A new biography of Siegmund by the historian Niall Ferguson (High Financier: The Lives and Time of Siegmund Warburg, Allen Lane, £30) contrasts the caution of SG Warburg's founders Warburg and Henry Grunfeld with the casino bankers who wrecked the global economy during the 'Great Panic'.

Ferguson's work, which includes new material based on 10,000 pages of unpublished letters, reveals that Warburg was deeply conflicted. He was a German-Jew in exile who had originally seen Germany's national revolution as an opportunity. But he later came to see the bankers and those left behind as "foolish and complacent".

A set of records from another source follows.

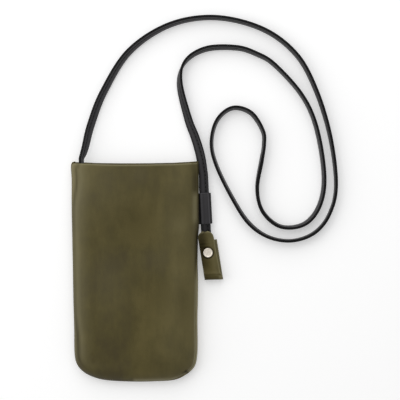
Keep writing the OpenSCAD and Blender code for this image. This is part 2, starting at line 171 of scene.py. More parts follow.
def settle(piece, kind, **settings):
    """Applies one modifier to the piece's mesh."""
    modifier = piece.modifiers.new(kind.title(), kind)
    for key, value in settings.items():
        setattr(modifier, key, value)
    bpy.context.view_layer.update()
    graph = bpy.context.evaluated_depsgraph_get()
    mesh = bpy.data.meshes.new_from_object(piece.evaluated_get(graph))
    piece.modifiers.clear()
    piece.data = mesh
    smooth(mesh)


def mark(piece, *marks):
    """Stores each point's paling by rubbing and painted highlight, and its painted shade and dark marks.
    """
    for layer, values in zip(("wear_and_highlight", "shade_and_marks"), marks):
        attribute = piece.data.attributes.new(layer, "FLOAT", "POINT")
        attribute.data.foreach_set("value", values)


# Materials

# Sizes of what their patterns draw: the dye's clouds, a thread's twist and a woven thread
CLOUD = 38
TWIST = 6
WEAVE = 0.8 * 2 * math.pi


def ink(code):
    """A colour from its sRGB hex code, as linear numbers."""
    channels = [int(code[i : i + 2], 16) / 255 for i in (1, 3, 5)]
    return [c / 12.92 if c <= 0.04045 else ((c + 0.055) / 1.055) ** 2.4 for c in channels] + [1]


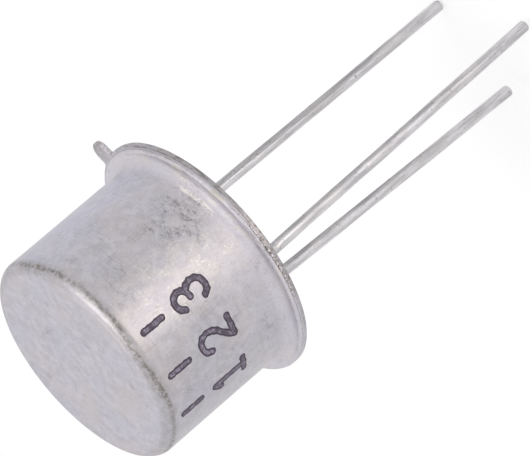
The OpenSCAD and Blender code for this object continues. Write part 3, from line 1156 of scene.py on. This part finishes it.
def mark_film(name, mark, angle, height, s, can):
    """One stamped mark: a closed film of ink wrapped on the can's wall.

    It is cut from a fine grid along the strokes' edge.
    """
    strokes = [[(x * s.width, y * s.height) for x, y in stroke] for stroke in GLYPHS[mark]]
    margin, cell = s.stroke, INK_CELL
    columns = int((s.width + 2 * margin) / cell)
    rows = int((s.height + 2 * margin) / cell)
    seed = Vector((angle, height / MM, 0.0))

    def depth(i, j):
        """How far a grid point is inside a stroke, below 0 outside."""
        x, y = i * cell - margin, j * cell - margin
        ragged = INK_RAGGED * noise.noise(Vector((x, y, 0)) / (0.16 * MM) + seed)
        return s.stroke / 2 + ragged - stroke_distance(x, y, strokes)

    depths = {(i, j): depth(i, j) for i in range(columns + 1) for j in range(rows + 1)}
    mesh = bmesh.new()
    layer = mesh.verts.layers.float.new("depth")
    made = {}

    def place(key, i, j, value):
        """The one vertex kept under key, at that spot of the grid."""
        if key not in made:
            x, y = i * cell - margin - s.width / 2, j * cell - margin
            turn = math.radians(angle) + x / CAN_RADIUS
            vertex = mesh.verts.new(can_surface(can, CAN_RADIUS + s.film, height + y, turn))
            vertex[layer] = min(max(value / (s.stroke / 2), 0.0), 1.0)
            made[key] = vertex
        return made[key]

    for i in range(columns):
        for j in range(rows):
            corners = ((i, j), (i + 1, j), (i + 1, j + 1), (i, j + 1))
            polygon = []
            for a, b in zip(corners, corners[1:] + corners[:1]):
                da, db = depths[a], depths[b]
                if da > 0:
                    polygon.append(place(a, *a, da))
                if (da > 0) != (db > 0):
                    t = min(max(da / (da - db), 0.06), 0.94)
                    cut = (a[0] + t * (b[0] - a[0]), a[1] + t * (b[1] - a[1]))
                    polygon.append(place((min(a, b), max(a, b)), *cut, 0.0))
            if len(polygon) > 2:
                mesh.faces.new(polygon)
    walls = bmesh.ops.extrude_face_region(mesh, geom=list(mesh.faces))
    axis = Vector((*CAN_AXIS, 0))
    for vertex in [v for v in walls["geom"] if isinstance(v, bmesh.types.BMVert)]:
        out = (vertex.co - axis) * Vector((1, 1, 0))
        vertex.co -= out.normalized() * (s.film * 1.2)
    bmesh.ops.recalc_face_normals(mesh, faces=mesh.faces)
    return as_object(name, mesh)


class OBJECT_OT_legend(bpy.types.Operator):
    """Stamps the pin legend on the can's wall"""

    bl_idname = "transistor.legend"
    bl_label = "Pin legend"

    def execute(self, context):
        s, can = context.scene.legend_settings, context.scene.can_settings
        material = stamped_ink("stamped_ink", s.ink)
        for number, (mark, angle, height) in enumerate(LEGEND):
            piece = mark_film(f"ink_{mark}_{number}", mark, angle, height, s, can)
            finish_piece(piece, material, "can")
        return {"FINISHED"}


# Stage

AIM = Vector((-0.73, -0.70, -1.92)) * MM
AT_CAN = Vector((0, 0, 3.0)) * MM
AT_LEADS = Vector((0, 0, -8.4)) * MM

LAMPS = (
    # name, what it faces, direction, distance, width and height in mm, radiance and colour
    ("front_panel", AT_CAN, (-0.22, -0.93, -0.26), 26, 16, 13, 1.1, (1.0, 0.895, 0.77)),
    ("lead_strip", AT_LEADS, (-0.26, -0.965, 0.0), 6.4, 2.3, 10.8, 0.43, (1.0, 0.96, 0.93)),
    ("top_panel", AT_CAN, (0.24, -0.24, 0.94), 60, 34, 34, 1.6, (1.0, 1.0, 1.0)),
    ("back_panel", AT_CAN, (0.14, 0.87, 0.47), 75, 80, 60, 0.05, (0.8, 0.9, 1.3)),
    ("edge_panel", AT_CAN, (0.11, 0.57, 0.81), 55, 22, 13, 1.1, (1.0, 0.96, 0.93)),
    ("side_panel", AT_CAN, (0.86, 0.3, -0.36), 26, 14, 12, 0.12, (0.5, 0.7, 1.6)),
)

CARDS = (
    # name, what it faces, direction, distance, width and height in mm, and grey
    ("grey_card_front", AT_LEADS, (0.64, -0.77, 0.0), 6.6, 4.4, 10.8, 0.66),
    ("grey_card_side", AT_LEADS, (0.995, -0.1, 0.0), 6.8, 4.6, 10.8, 0.63),
    ("grey_card_back", AT_LEADS, (0.78, 0.62, 0.0), 6.8, 4.6, 10.8, 0.66),
)

FLOOR_RADIUS = 0.9
FLOOR_GREY = 0.8
FLOOR_GLOW = 0.45  # brings the lit floor up to plain white


def facing(aim, direction, distance):
    """Where a panel stands to face aim from that way and distance in mm, and its turn."""
    back = Vector(direction).normalized()
    return aim + back * (distance * MM), back.to_track_quat("Z", "Y")


def add_lamp(name, aim, direction, distance, width, height, radiance, colour):
    """A soft panel of that radiance, facing aim."""
    data = bpy.data.lights.new(name, "AREA")
    data.shape, data.size, data.size_y = "RECTANGLE", width * MM, height * MM
    data.energy = radiance * math.pi * (width * MM) * (height * MM)
    data.color = colour
    lamp = bpy.data.objects.new(name, data)
    lamp.rotation_mode = "QUATERNION"
    lamp.location, lamp.rotation_quaternion = facing(aim, direction, distance)
    lamp.visible_camera = False
    bpy.context.scene.collection.objects.link(lamp)


def add_card(name, aim, direction, distance, width, height, grey):
    """A grey card facing aim, there only as a reflection in the metal."""
    mesh = bmesh.new()
    bmesh.ops.create_grid(mesh, x_segments=1, y_segments=1, size=0.5)
    card = as_object(name, mesh)
    place, turn = facing(aim, direction, distance)
    size = Matrix.Diagonal((width * MM, height * MM, 1, 1))
    card.matrix_world = Matrix.Translation(place) @ turn.to_matrix().to_4x4() @ size
    material = bpy.data.materials.new(name)
    tree = Tree(material)
    tree.show(tree.node("Emission", {"Strength": grey})[0])
    card.data.materials.append(material)
    card.visible_camera = card.visible_diffuse = card.visible_shadow = False
    card.visible_transmission = False
    card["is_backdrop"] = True


def add_camera(s):
    """The camera, aimed, rolled and set on the scene."""
    data = bpy.data.cameras.new("camera")
    data.sensor_width, data.lens = 36.0, s.lens
    data.clip_start, data.clip_end = 0.005, 5.0
    camera = bpy.data.objects.new("camera", data)
    back = Vector((
        math.sin(s.azimuth) * math.cos(s.elevation),
        -math.cos(s.azimuth) * math.cos(s.elevation),
        math.sin(s.elevation),
    ))
    level = back.to_track_quat("Z", "Y").to_matrix().to_4x4()
    roll = Matrix.Rotation(s.roll, 4, "Z")
    camera.matrix_world = Matrix.Translation(AIM + back * s.distance) @ level @ roll
    bpy.context.scene.collection.objects.link(camera)
    bpy.context.scene.camera = camera


def seen_directly(tree):
    """1 for rays from the camera and off glossy or clear surfaces."""
    path = tree.node("LightPath", {})
    value = path["Is Camera Ray"]
    for other in ("Is Glossy Ray", "Is Transmission Ray"):
        value = tree.math("MAXIMUM", value, path[other])
    return value


def floor_material():
    """Matt white, shown as plain white where no shadow falls."""
    material = bpy.data.materials.new("studio_floor")
    tree = Tree(material)
    matt = tree.node("BsdfDiffuse", {"Color": (FLOOR_GREY,) * 3})[0]
    glow = tree.times(seen_directly(tree), FLOOR_GLOW)
    glow = tree.node("Emission", {"Strength": glow})[0]
    tree.show(tree.node("AddShader", {0: matt, 1: glow})[0])
    return material


def light_room(strength):
    """Even light from all round, shown as plain white."""
    world = bpy.data.worlds.new("studio")
    bpy.context.scene.world = world
    tree = Tree(world, "ShaderNodeOutputWorld")
    level = {"Value": seen_directly(tree), "To Min": strength, "To Max": 1.0}
    level = tree.node("MapRange", level)["Result"]
    tree.show(tree.node("Background", {"Color": (1, 1, 1), "Strength": level})[0])


class OBJECT_OT_stage(bpy.types.Operator):
    """Sets the floor, the soft panels, the cards and the camera"""

    bl_idname = "transistor.stage"
    bl_label = "Stage"

    def execute(self, context):
        s = context.scene.stage_settings
        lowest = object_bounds()[0].z
        mesh = bmesh.new()
        bmesh.ops.create_circle(mesh, cap_ends=True, segments=96, radius=FLOOR_RADIUS)
        floor = as_object("floor", mesh)
        floor.location.z = lowest - s.floor_gap
        floor.data.materials.append(floor_material())
        floor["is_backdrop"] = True
        for lamp in LAMPS:
            add_lamp(*lamp)
        for card in CARDS:
            add_card(*card)
        light_room(s.room)
        add_camera(s)
        context.scene.view_settings.view_transform = "Standard"
        return {"FINISHED"}


class VIEW3D_PT_transistor(bpy.types.Panel):
    """Lists the parts of the transistor"""

    bl_label = "Metal Can Transistor"
    bl_idname = "VIEW3D_PT_transistor"
    bl_space_type = "VIEW_3D"
    bl_region_type = "UI"
    bl_category = "Transistor"

    def draw(self, context):
        for operator in OPERATORS:
            self.layout.operator(operator.bl_idname)


SETTINGS = {
    "can_settings": CanSettings,
    "header_settings": HeaderSettings,
    "lead_settings": LeadSettings,
    "glass_settings": GlassSettings,
    "chip_settings": ChipSettings,
    "legend_settings": LegendSettings,
    "stage_settings": StageSettings,
}
OPERATORS = (
    OBJECT_OT_can,
    OBJECT_OT_header,
    OBJECT_OT_weld,
    OBJECT_OT_leads,
    OBJECT_OT_glass,
    OBJECT_OT_chip,
    OBJECT_OT_legend,
    OBJECT_OT_stage,
)


def register():
    """Registers the settings, operators and panel."""
    for kind in (*SETTINGS.values(), *OPERATORS, VIEW3D_PT_transistor):
        bpy.utils.register_class(kind)
    for name, kind in SETTINGS.items():
        setattr(bpy.types.Scene, name, PointerProperty(type=kind))


def unregister():
    """Takes back what register did."""
    for name in SETTINGS:
        delattr(bpy.types.Scene, name)
    for kind in reversed((*SETTINGS.values(), *OPERATORS, VIEW3D_PT_transistor)):
        bpy.utils.unregister_class(kind)


def main():
    """Makes every piece in order."""
    register()
    bpy.ops.transistor.can()
    bpy.ops.transistor.header()
    bpy.ops.transistor.weld()
    bpy.ops.transistor.leads()
    bpy.ops.transistor.glass()
    bpy.ops.transistor.chip()
    bpy.ops.transistor.legend()
    bpy.ops.transistor.stage()


if __name__ == "__main__":
    main()
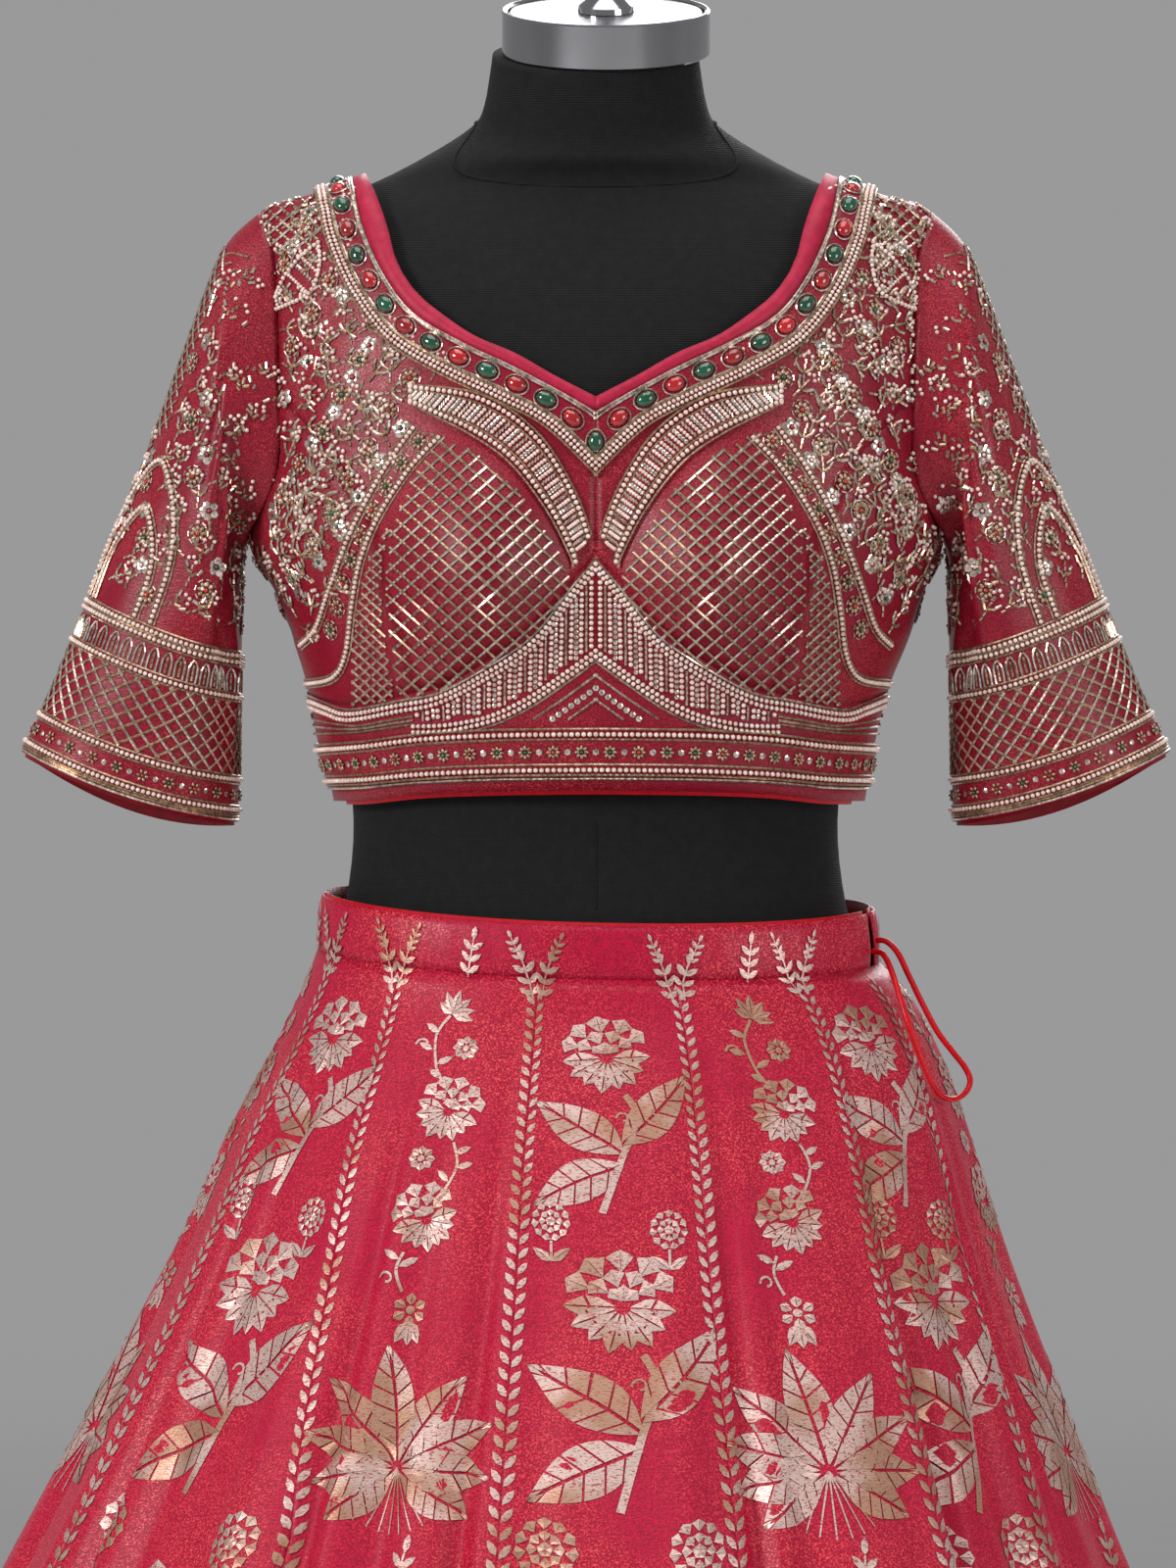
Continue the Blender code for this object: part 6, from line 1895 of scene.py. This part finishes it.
def lay_marigold(shape, kali, aside, down, radius):
    """Small round frilled flower on a stalk with two leaves."""
    for start, reach, wide, count in ((0.60, 0.40, 0.50, 11), (0.24, 0.36, 0.42, 8), (0.0, 0.26, 0.28, 5)):
        for k in range(count):
            foot = turned_way(360.0 * k / count) * radius * start
            lay_leaf(shape, kali, aside + foot.x, down + foot.y * 1.12, 360.0 * k / count, radius * reach,
                     radius * wide, 1.6, 1, 0.0, 0.012)
    lay_stem(shape, kali, ((aside, down + radius * 1.05), (aside, down + radius * 2.1)), radius * 0.14)
    for way in (-52.0, 52.0):
        lay_leaf(shape, kali, aside, down + radius * 2.15, way, radius * 1.2, radius * 0.52)


def lay_curl(shape, kali, aside, down, size, way):
    points = []
    for k in range(7):
        turn = k / 6 * 1.55 * math.pi
        reach = size * (1.0 - 0.65 * k / 6)
        points.append((aside + way * reach * math.cos(turn), down - reach * math.sin(turn)))
    lay_stem(shape, kali, points, size * 0.30)


def lay_stalk(shape, kali, aside, down, length, lean):
    """Stalk under a large flower, with scrolls near its top and three large veined leaves."""
    way = math.copysign(1.0, lean)
    fork = (aside + lean * length * 0.15, down + length * 0.55)
    lay_stem(shape, kali, ((aside, down), (aside - lean * length * 0.35, down + length * 0.20), fork,
                           (aside + lean * length * 0.75, down + length)), length * 0.050)
    for turn in (-1.0, 1.0):
        lay_curl(shape, kali, aside - lean * length * 0.35 + turn * length * 0.10, down + length * 0.20,
                 length * 0.055, turn)
    for turn, reach, start in ((46.0, 0.78, 0.42), (-50.0, 0.76, 0.50), (-112.0, 0.74, 0.60)):
        lay_leaf(shape, kali, fork[0] - way * length * 0.01, down + length * start, turn * way * -1.0,
                 length * reach, length * 0.34, 0.85, 6, 0.10 * way)


def lay_palm(shape, kali, aside, down, radius):
    """Fan of large veined leaves from one point, with fine stems below."""
    for turn, reach in ((-6.0, 1.10), (-40.0, 1.04), (30.0, 1.0), (-70.0, 0.94), (60.0, 0.96),
                        (-98.0, 0.86),
                        (90.0, 0.88), (-124.0, 0.78), (118.0, 0.82)):
        foot = turned_way(turn) * radius * 0.06
        lay_leaf(shape, kali, aside + foot.x, down + foot.y, turn, radius * reach, radius * 0.41, 0.88, 7,
                 0.06 * math.copysign(1.0, turn))
    for turn in (146.0, 158.0, 170.0, 182.0, 194.0, 206.0, 218.0):
        tip = Vector((aside, down)) + turned_way(turn) * radius * 0.62
        lay_stem(shape, kali, ((aside, down), tuple(tip)), radius * 0.014)


def lay_sprig(shape, kali, aside, down, size, turn):
    """Short stem with three pairs of leaves and one at its tip."""
    ahead = turned_way(turn)
    tip = (aside + ahead.x * size, down + ahead.y * size)
    lay_stem(shape, kali, ((aside, down), tip), size * 0.04)
    for k in range(3):
        here = (aside + ahead.x * size * (0.12 + 0.30 * k), down + ahead.y * size * (0.12 + 0.30 * k))
        for side in (-1, 1):
            lay_small_leaf(shape, kali, here[0], here[1], turn + 46 * side, size * 0.36, size * 0.17)
    lay_small_leaf(shape, kali, tip[0], tip[1], turn, size * 0.36, size * 0.17)


def lay_vine(shape, kali, side, forked):
    """This panel's half of the vine along a seam: leaves up and away from the seam, to the hem's border."""
    length = kali.down[-1]
    down = 0.012 + (0.003 if side > 0 else 0.0)
    while down < length - 0.070:
        leaf = 0.0066 + 0.0125 * min(down, 0.28) + 0.003 * max(down - 0.28, 0.0)
        aside = side * (kali.width(down) / 2 - 0.0007)
        lay_small_leaf(shape, kali, aside, down, -side * 38.0, leaf, leaf * 0.44)
        down += leaf * 0.98
    edge = side * (kali.width(0.0) / 2 - 0.0007)
    if forked:
        lay_sprig(shape, kali, edge, 0.012, 0.021, -side * 17.0)
        lay_sprig(shape, kali, edge - side * 0.0065, -0.008, 0.013, -side * 24.0)


def lay_small_leaf(shape, kali, aside, down, turn, length, width):
    """Leaf of the vine: one raised point over an outline of six."""
    ahead = turned_way(turn)
    side = Vector((-ahead.y, ahead.x))
    outline = []
    for along, across in ((0.0, 0.0), (0.3, -0.42), (0.68, -0.40), (1.0, 0.0), (0.68, 0.40), (0.3, 0.42)):
        spot = Vector((aside, down)) + ahead * (along * length) + side * (across * width)
        outline.append(shape.verts.new(kali.at(spot.x, spot.y, THREAD_LOW)))
    crown_spot = Vector((aside, down)) + ahead * (0.5 * length)
    crown = shape.verts.new(kali.at(crown_spot.x, crown_spot.y, THREAD_HIGH))
    for a, b in zip(outline, outline[1:] + outline[:1]):
        shape.faces.new((a, b, crown))


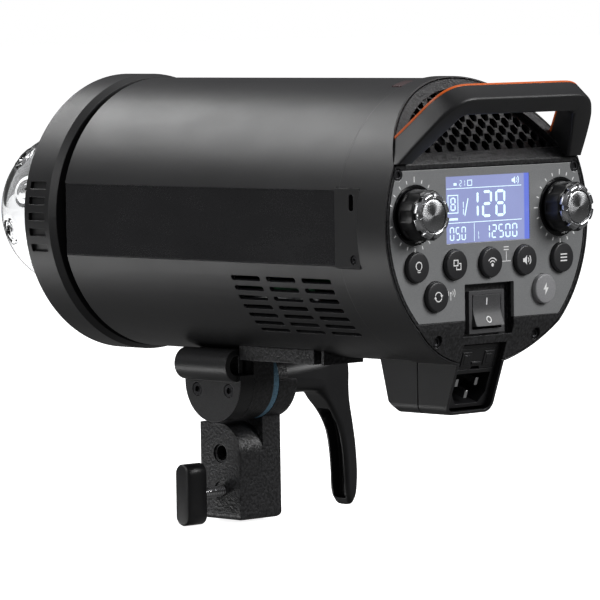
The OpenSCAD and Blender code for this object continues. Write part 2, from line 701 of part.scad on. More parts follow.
body_tube();
side_strip_right();
side_strip_left();
end_cover_right();
end_cover_left();
sensor_window();
rear_shell();
rear_bezel();
control_plate();
panel_screws();
vent_grille();
front_ring();
bayonet_plate();
release_slider();
reflector_dish();
tube_socket();
flash_tube();
modelling_lamp();
dome_clips();
glass_dome();
display_window();
display_module();
knob_rings();
knob_left();
knob_right();
knob_cap_left();
knob_cap_right();
encoders();
control_board();
button_lamp();
button_group();
button_slave();
button_sound();
button_menu();
button_mode();
button_test();
rocker_bezel();
rocker();
inlet_body();
inlet_pins();
fuse_drawer();
fuse();
handle();
handle_trim();
fan_frame();
fan_rotor();
capacitors();
power_board();
chassis();
base_plate();
tilt_head();
umbrella_clamp();
umbrella_jaw();
clamp_screws();
friction_washer();
pivot_bolt();
stand_block();
tilt_lever();
clamp_knob();
clamp_rod();
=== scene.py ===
"""Looks of a studio flash head: finishes, fine pieces and the studio around its CAD frame.

Sizes are in millimetres in the sub-assembly classes and turn into metres in Place.at.
Each place's x runs along the row's X, y comes out of the rear face and z goes up that face.
"""
import logging
import math
from dataclasses import dataclass, field
from enum import Enum
from typing import Callable, Iterable, Sequence

import bmesh
import bpy
from mathutils import Matrix, Vector


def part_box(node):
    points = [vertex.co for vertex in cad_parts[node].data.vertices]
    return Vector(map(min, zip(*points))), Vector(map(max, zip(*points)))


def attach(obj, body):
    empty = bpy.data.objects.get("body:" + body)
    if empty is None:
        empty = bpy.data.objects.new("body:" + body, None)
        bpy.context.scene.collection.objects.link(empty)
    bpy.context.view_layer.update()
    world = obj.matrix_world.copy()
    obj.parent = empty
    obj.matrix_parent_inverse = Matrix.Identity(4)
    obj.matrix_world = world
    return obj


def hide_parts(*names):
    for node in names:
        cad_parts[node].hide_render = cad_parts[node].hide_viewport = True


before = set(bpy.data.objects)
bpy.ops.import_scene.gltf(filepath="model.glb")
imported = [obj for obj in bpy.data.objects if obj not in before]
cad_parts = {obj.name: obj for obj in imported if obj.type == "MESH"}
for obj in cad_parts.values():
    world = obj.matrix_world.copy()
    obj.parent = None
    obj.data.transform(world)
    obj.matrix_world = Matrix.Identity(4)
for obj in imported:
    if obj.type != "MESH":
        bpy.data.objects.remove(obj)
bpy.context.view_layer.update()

LOG = logging.getLogger("flash_head")
MM = 0.001
Colour = tuple[float, float, float]
Point2 = tuple[float, float]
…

The bank that Warburg founded was a pioneer in Britain's tradition of hostile takeovers, winning its spurs in the 1958-89 takeover battle by Tube Investments for British Aluminium. It made Warburg the house of choice for businesses seeking to win deals or defend themselves against them. When, in 1986, Mrs Thatcher swept away the old rigidities governing the City with the 'big bang', Warburg was among those houses to take advantage, entering all kinds of new areas from stock broking to City trading.